The killer tsunamis triggered by a massive earthquake in Indonesia on Sunday, the worst in four decades, battered a huge swathe of south Asia, killing some 24,000 people, including some 7,000 in south India.
Massive waves crashed into villages along a wide stretch of the Sri Lankan coast killing at least 12,000 people and displacing a million others.
Two Indian nationals were among the nearly 840 people killed and thousands injured by the tsunami in Thailand, officials said on Monday.
Some 4,700 people in Indonesia, whose Sumatra Island was the epicentre of the quake measuring 8.9
on the Richter Scale on Sunday, perished as the tidal waves razed the coasts of these two countries as also Thailand, Malaysia and the Maldives.
Andaman and Nicobar, closest to Sumatra coast, the epicentre of the quake, was also badly hit, accounting for 3,000 deaths, including air force personnel and their family members.
Pope John Paul II lent his moral voice to calls for the international community to help.

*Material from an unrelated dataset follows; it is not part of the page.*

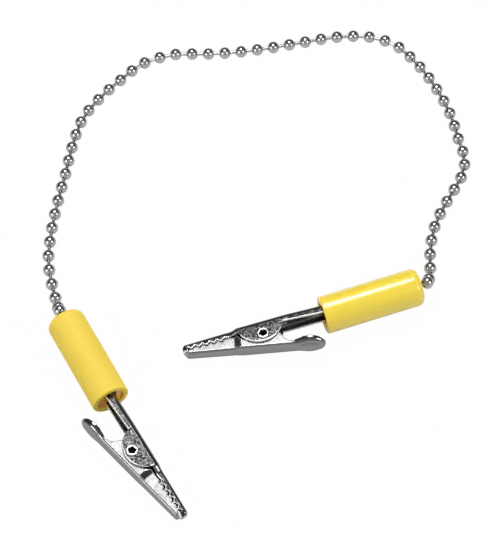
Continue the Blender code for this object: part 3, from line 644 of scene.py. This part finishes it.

The International Red Cross in Geneva issued an initial appeal for donations of $6.7 mn in cash, relief goods or services for the next six months.
"Thousands have already died because of the flooding, but unless there is a rapid response to the emergency, many more people could die in the coming days," said Jasmine Whitbread, international director of the aid group Oxfam.
"The flood waters will have contaminated drinking water and food will be scarce."
Said David Alexander, international director of the British Red Cross, "We are in for a big emergency disaster response, and we will be at it for many months to come."
The United Nations is sending special teams to countries hit by the killer quake and the tsunami waves, even as all UN offices in the quake-hit region have been mobilised to support relief efforts.
"UN disaster assessment and coordination teams are being dispatched throughout the region to work with the governments of affected countries in providing rescue and relief assistance," said a spokesman of the UN Secretary General.
The first teams were sent to Sri Lanka, the worst hit nation by the tidal waves, said the UN office for the Coordiantion of Humanitarian Affairs.
"This is the first step in what will surely be a larger UN response to catastrophic losses suffered by earthquake and tidal waves," said Jan Egeland, the UN Emergency Relief Coordinator.
Emergency supplies are on stand-by at the agencies global supply hub in Copenhagen and relief flights are expected to be launched at any hour, the world body said.